As for the point that "The novelty of our current situation is that our
crisis seems to be open-ended", this seems exactly right and, I would
argue, requires us to beware of using the old notion of extraordinary
executive power as a response to an extraordinary situation as our
standard. In other words, the distinction between the ordinary and the
extraordinary so essential to Lincoln’s justification of his actions no
longer applies given the open-ended threat from asymmetric warfare. It
seems that continuing to use such a distinction leads to a permanently
extraordinary executive. Perhaps a permanently discretionary (as
opposed to extraordinary) executive is necessary, but, if so, we, as a
constitutional people, should at the same time insist that such
discretionary powers come into existence only when necessary and that
the executive does not have an inherent legal right to such powers.

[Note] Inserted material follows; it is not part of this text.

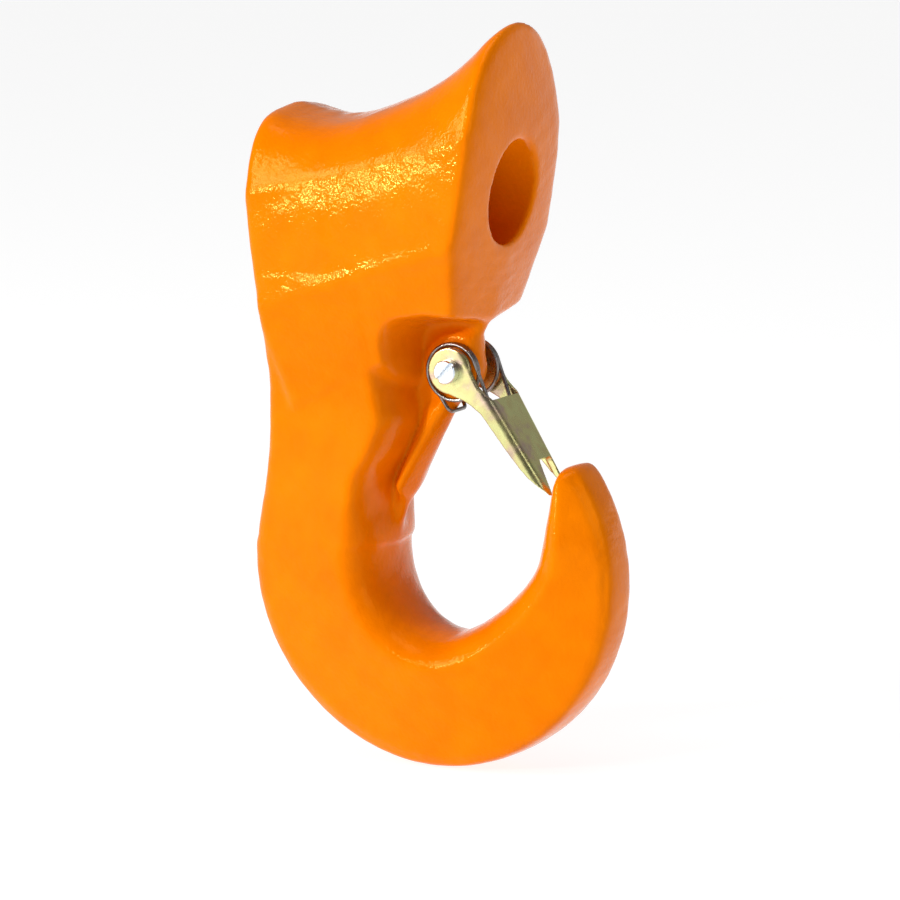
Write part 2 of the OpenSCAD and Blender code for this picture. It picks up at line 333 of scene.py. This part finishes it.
def shankHeights(x, z):
    # the shank above the bowl's centre, by level
    mouth, back = rowsAt(shank["rows"], z)
    bottom, top = shank["levels"]
    high = np.clip((z - bottom) / (top - bottom), 0, 1)
    lean = headLean(z - x * math.tan(boreTilt))
    halfIn, halfOut = (np.maximum(mix(half, shank["half"], high), lean) for half in shank["halfLow"])
    roundIn = mix(bowl["crownDepth"], shank["mouthRound"], smoothStep(*shank["roundLevels"], z))
    heights = ribbon(mouth - x, mouth - back, halfIn, halfOut, roundIn, shank["backRound"],
                     shank["backPower"])
    return heights - body["fall"]["neck"] * np.maximum(z - shank["stop"], 0)


def headEnd(level, reach, drawBack, start, height, power):
    return reach - drawBack * (np.maximum(0, start - level) / height) ** power


def headHeights(x, z):
    # saddle head; both end faces draw every section in where they round over
    ends = np.where(x > 0, headEnd(z, *head["mouthEnd"]), headEnd(z, *head["backEnd"]))
    x = x * head["halfLength"] / ends
    up = z - x * math.tan(boreTilt)  # height over the rope bore's axis
    end = np.maximum(1 - (head["halfLength"] - np.abs(x)) / head["endRound"], 0)
    inset = head["endRound"] * (1 - np.sqrt(np.maximum(1 - end ** 2, 0)))
    past = x - head["riseFrom"]
    rise, length, power = head["mouthRise"]
    mouthRise = rise * (np.maximum(past, 0) / length) ** power
    rise, length, power = head["backRise"]
    backRise = rise * (np.minimum(past, 0) / length) ** power
    share = np.maximum(up, 0) / (head["top"] + np.where(past > 0, mouthRise, backRise) - inset)
    power = mix(*head["crownPower"], np.clip(x / (2 * head["halfLength"]) + 0.5, 0, 1))
    crown = head["half"] * np.maximum(1 - share ** power, 0) ** (1 / power)
    across = np.clip(x / head["ridgeLength"] + 0.5, 0, 1)
    back, mouth, wide = head["upperRidge"]
    ridge = np.exp(-((up - mix(back, mouth, across)) / wide) ** 2)
    back, mouth, wide = head["lowerRidge"]
    ridge = ridge + head["lowerMore"] * np.exp(-((up - mix(back, mouth, across)) / wide) ** 2)
    half = np.minimum(crown, headLean(up)) + head["ridge"] * ridge * (crown > head["ridgeFrom"])
    heights = half ** 2 * (1 - end ** head["endPower"])
    fall = body["fall"]
    heights = np.where(share > 1, -fall["top"] * (share - 1), heights)
    heights = np.where(end > 1, -fall["end"] * (end - 1), heights)
    return heights - fall["under"] * np.maximum(head["under"] - up, 0)


def beadHalf(x, z, edge):
    # rounded bead down the mouth side of the shank
    along, off = linePlace(bead["from"], bead["to"], x, z)
    a, b = bead["gentleLine"]
    gentle = a * (x - bead["from"][0]) - b * (z - bead["from"][1]) > 0
    crest = mix(*bead["half"], np.clip(along, 0, 1))
    half = crest * (1 - (off / np.where(gentle, bead["gentleWide"], bead["steepWide"])) ** 2)
    return half - bead["edgeFall"] * np.maximum(bead["edgeKeep"] - edge, 0)


def dieHeights(x, z):
    # squared half thickness of the forging over the XZ plane
    hook = np.where((z > bowlCentre[1]) & (x < shank["reach"]), shankHeights(x, z), bowlHeights(x, z))
    solid = signedRoot(softMax(hook, headHeights(x, z), body["joinFillet"]))
    toPivot = np.hypot(x - pivot[0], z - pivot[1])
    onBoss = smoothStep(web["bossRadius"] + web["bossEdge"], web["bossRadius"] - web["bossEdge"], toPivot)
    edge = outlineDistance(web["outline"], x, z)
    t = 1 - edge / web["edgeRound"]
    floor = mix(web["half"], web["bossHalf"], onBoss) ** 2 * np.where(t > 0, 1 - t * np.abs(t), 1)
    floor = softMax(signedRoot(floor), beadHalf(x, z, edge), web["beadFillet"])
    wall = smoothStep(*web["wall"], outlineDistance(web["pocket"], x, z))
    carved = softMax(mix(solid, np.minimum(floor, solid), wall), floor, web["wallFillet"])
    return carved * np.abs(carved)


def bodyField(x, y, z):
    step, reach = body["step"], body["blurReach"]
    heights = np.clip(dieHeights(*np.broadcast_arrays(x[:, 0, :], z[:, 0, :])), body["outside"], None)
    kernel = np.exp(-0.5 * (np.arange(-reach, reach + 1) * step / body["soften"]) ** 2)
    kernel /= kernel.sum()

    def blurred(row):
        return np.convolve(np.pad(row, reach, mode="edge"), kernel, "valid")

    for axis in (0, 1):
        heights = np.apply_along_axis(blurred, axis, heights)
    solid = trueLength(heights[:, None, :] - y ** 2, step)
    for k, (a, b, c) in enumerate(body["waves"]):
        solid = solid + body["relief"] * np.sin(a * x + b * y + c * z + k)
    off = z * math.cos(boreTilt) - x * math.sin(boreTilt)
    hole = np.sqrt(off ** 2 + y ** 2) - body["boreRadius"]
    screwHole = np.hypot(x - pivot[0], z - pivot[1]) - body["screwHole"]
    return np.minimum(softMin(solid, hole, body["boreRim"]), screwHole)


forging = skinOver("forgedHook", "hook_body", bodyField, body["step"], "hook")


# The latch is one bent sheet: s runs along its plate from the screw, n stands over it.
latch = {
    "step": 0.26,
    "slope": 56.5,  # degrees below level when shut
    "length": 48.6,
    "width": 19.6,
    "tipWidth": 15.0,
    "sheet": 1.8,
    "bend": 2.6,  # outer radius of both bends
    "ear": 7.0,
    "plateTop": 7.65,
    "plateFrom": 14.25,
    "above": 12,  # well over the plate
    "hole": 2.08,
    "lowerEdge": [[7.6, -2.6], [9.6, -0.9], [12.2, 0.7], [16.3, 2.3], [23.5, 2.8], [30, 3.3], [36, 4],
                  [39.6, 4.7], [42, 5.5], [45.3, 6.7], [47.4, 7.3]],
    "neck": [[12, 6.4], [8.8, 5.6], [5.9, 5.8], [4.4, 6.0]],
    "notch": [[36.1, -0.9], [37.6, -1.6], [52, -5.8], [52, 5.5], [37, 6.0], [36.1, 5.4]],
}


def flangeOutline():
    ear = [[latch["ear"] * math.cos(math.radians(a)), latch["ear"] * math.sin(math.radians(a))]
           for a in range(60, 328, 6)]
    end, start = latch["length"], latch["plateFrom"]
    plate, above = latch["plateTop"], latch["above"]
    top = [[end, plate], [end, above], [start, above], [start, plate]]
    return ear + latch["lowerEdge"] + top + latch["neck"]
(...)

In
other words, in exercising his powers, the executive must always expect
to show and we should expect him to show the public why they were
necessary; it is insufficient simply to assert as a species of legal
defense that he has an inherent right to use them whenever he
chooses--this is why neither the founders nor Lincoln assert that the
executive possesses a "prerogative" power which would imply a legal
right to act outside the Constitution. In other words, while the
executive has the discretion to act outside the Constitution, the public
should remain the rightful judge of the necessity of such action.

Knippenberg responds: Ben’s second point is the crucial one, to my mind. We can’t simply leave it at assertions of prerogative or "national security." There has to be an argument about the nature of the threat we face and the necessity of the discretionary powers. This argument is, of course a political one, not "merely" a legal or constitutional one.

Update #2: You can read Ben Kleinerman’s initial op-ed criticism of GWB’s early response to his critics here.

Discussions - 1 Comment

Perhaps a permanently discretionary (as opposed to extraordinary) executive is necessary, but, if so, we, as a constitutional people, should at the same time insist that such discretionary powers come into existence only when necessary and that the executive does not have an inherent legal right to such powers.

Hence the usefulness of the unfortunately-forgotten practice of the congressional declaration of war. Not a vague authorization to use force, but a straightforward declaration.